La conjuration de Cluny
Co-édition Glénat – éditions du patrimoine Juillet 2010 / 13.50 €

L’action de cette histoire se déroule dans l’abbaye de Cluny, le centre majeur de la chrétienté médiévale. Un professeur d’histoire (en détachement à Cluny ou en sortie pédagogique ?), à qui il ne manque rien, même pas le look Camif, se retrouve en train de compulser un manuscrit médiéval mis à jour, très opportunément par un gros orage.

Le scénario est très proche, c’est le moins que l’on puisse en dire, du Nom de la rose, et bien des scènes y font directement référence. Différence de taille tout de même, la scène d’amour ne se déroule pas dans la cuisine du monastère mais dans la forêt. Pour le reste, on retrouve les personnages du roman de Umberto Eco, revisité par le cinéaste Jean-Jacques Annaud dans le film de 1986 et même certains plans.

Par contre ici, les ressorts de l’intrigue sont bien mercantiles, puisque l’on apprend à la fin de cette histoire, qui ne comporte pas de happy end, que ce sont les marchands vénitiens qui sont à l’origine de la quatrième croisade et du sac de Constantinople par les croisés en 1204. Ce sac de Constantinople par les croisés aurait permis aux vénitiens de prendre le contrôle de la méditerranée et de marginaliser Byzance. C’est en tout cas la thèse du scénariste de la bande dessinée. En fait, les croisés qui devaient des sommes importantes aux vénitiens, se sont retrouvés au centre d’une crise successorale à Byzance et ont préféré prendre des gages sur la ville.
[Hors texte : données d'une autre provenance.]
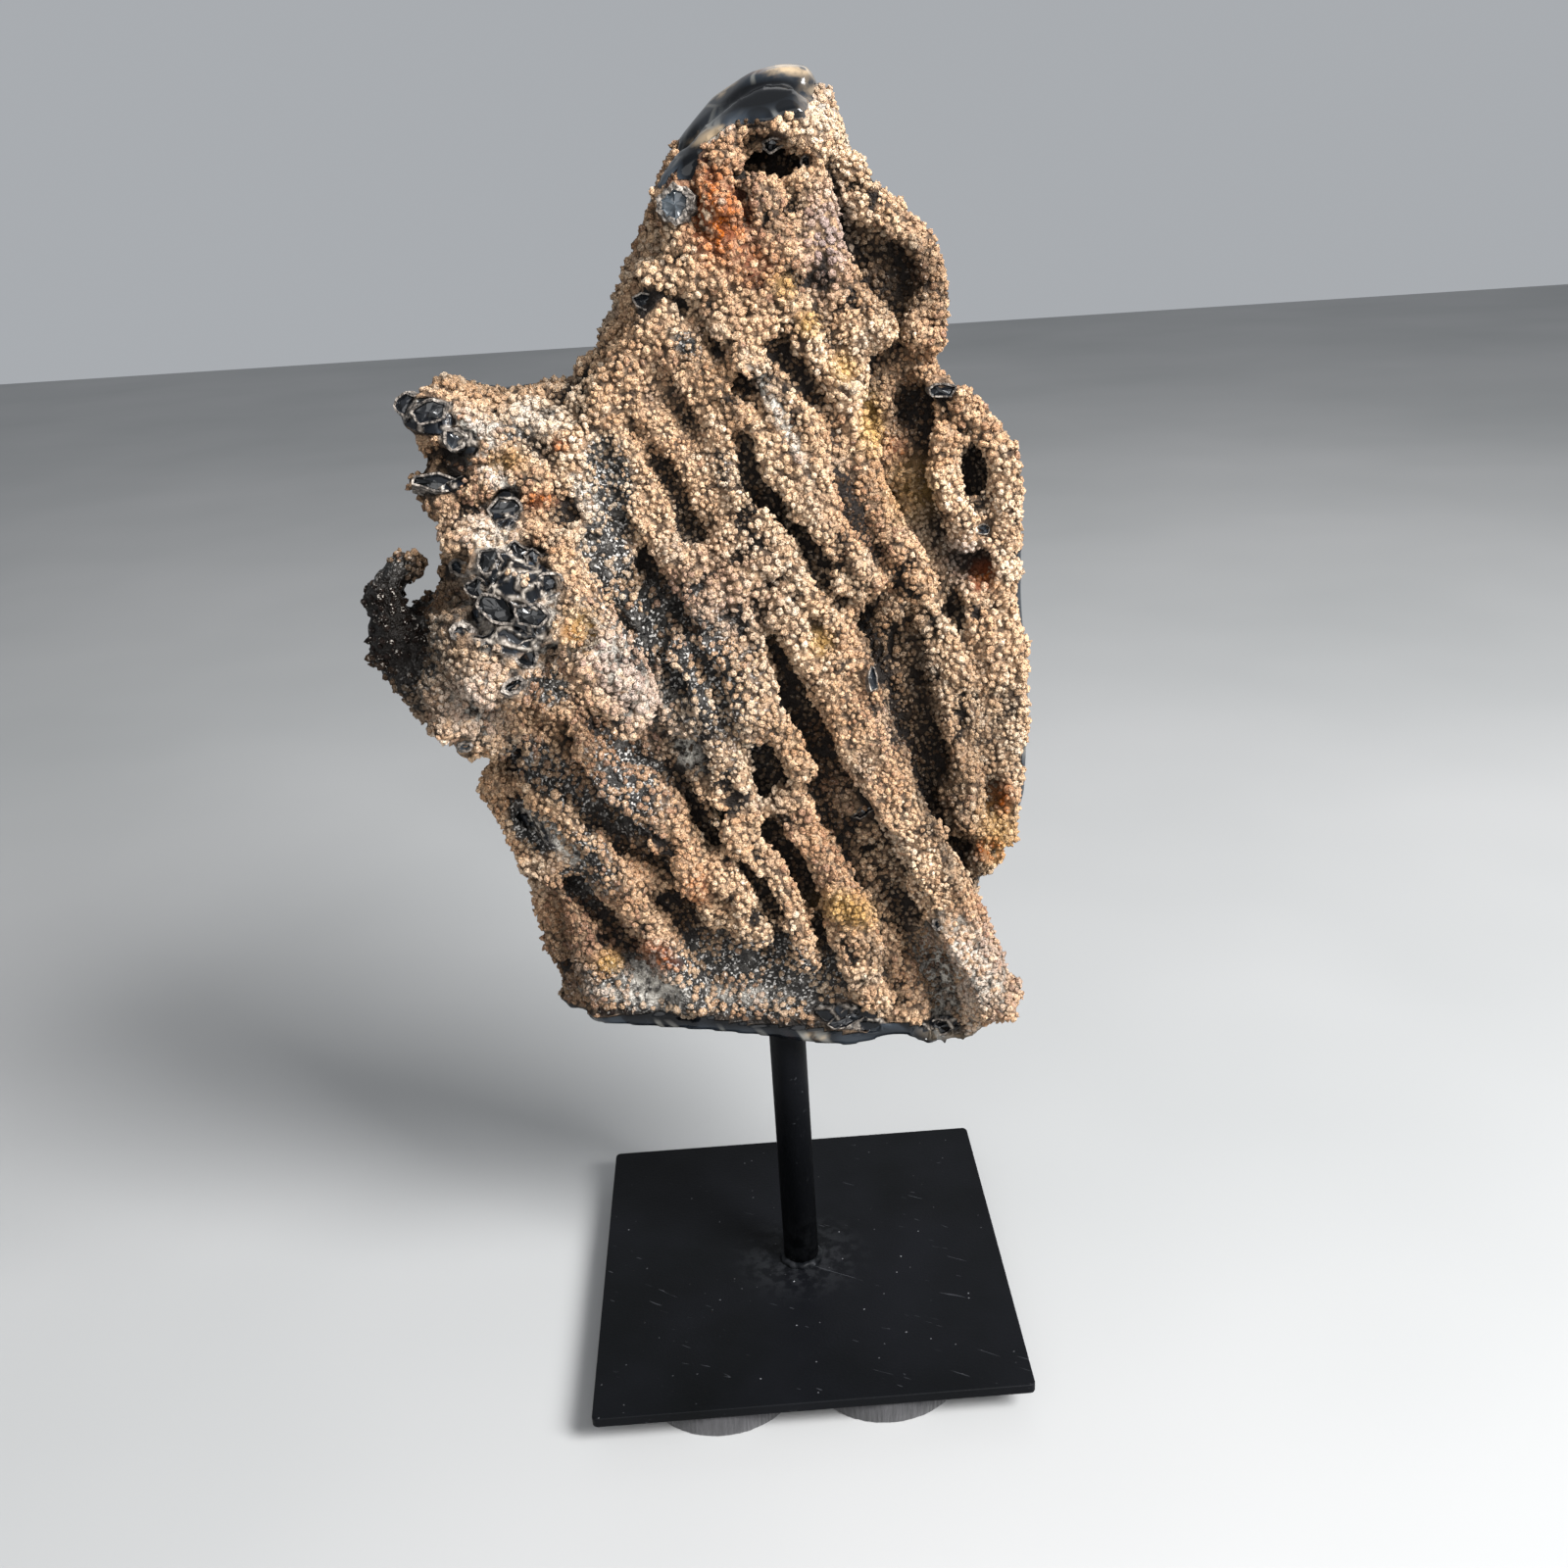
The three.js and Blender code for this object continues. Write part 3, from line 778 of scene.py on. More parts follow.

À propos de la quatrième croisade, on pourra se référer à ce site canadien, souvent cité sur H Français, http://pages.usherbrooke.ca/croisades/croisade4.htm

Sur le fond, cette histoire n’est évidemment pas désagréable à lire et après tout, pour de jeunes lecteurs qui n’ont pas vu le film de Jean-Jacques Annaud ni lu le roman de Eco, l’intrigue est tout à fait plaisante. Les méchants le sont vraiment et le musulman de l’histoire apporte aussi sa contribution à la tolérance avec une référence à l’œuvre de Pierre le vénérable dans sa réfutation du Coran. Contra sectam Sarracenorum

http://expositions.bnf.fr/livrarab/pedago/orientocc/corantraduit.htm

Il est fait référence à deux volumes disparus de cette somme. Il semblerait que les volumes manquants, alors que les deux premiers sont consacrés à la réfutation de l’Islam soient enclins à favoriser un rapprochement entre les deux religions monothéistes. D’autres sources évoquent par contre l’antisémitisme radical de l’ancien abbé de Cluny.
Un blog publié par un historien de l’art, prêtre par ailleurs donne quelques indications assez précises.

http://www.narthex.fr/blogs/abbaye-de-cluny-910-2010/pierre-le-venerable-et-le-coran

L’importance de Cluny, centre spirituel de la chrétienté occidentale est bien évoquée et la richesse de cette abbaye, son expansion mise en évidence. Le dessin de facture assez classique est précis, les décors également, mais on reste un peu sur sa faim. On ne trouve pas le souffle épique que l’on pourrait attendre d’une telle histoire. Les plans du film semblent avoir été très présents dans la construction des planches et cela pèse un peu. On a le sentiment très net d’une autolimitation des deux auteurs.
Ce qui est tout de même intéressant c’est de voir la place que les éditions du patrimoine entendent prendre dans ce processus d’édition qui serait amené à se poursuivre avec d’autres volumes en préparation.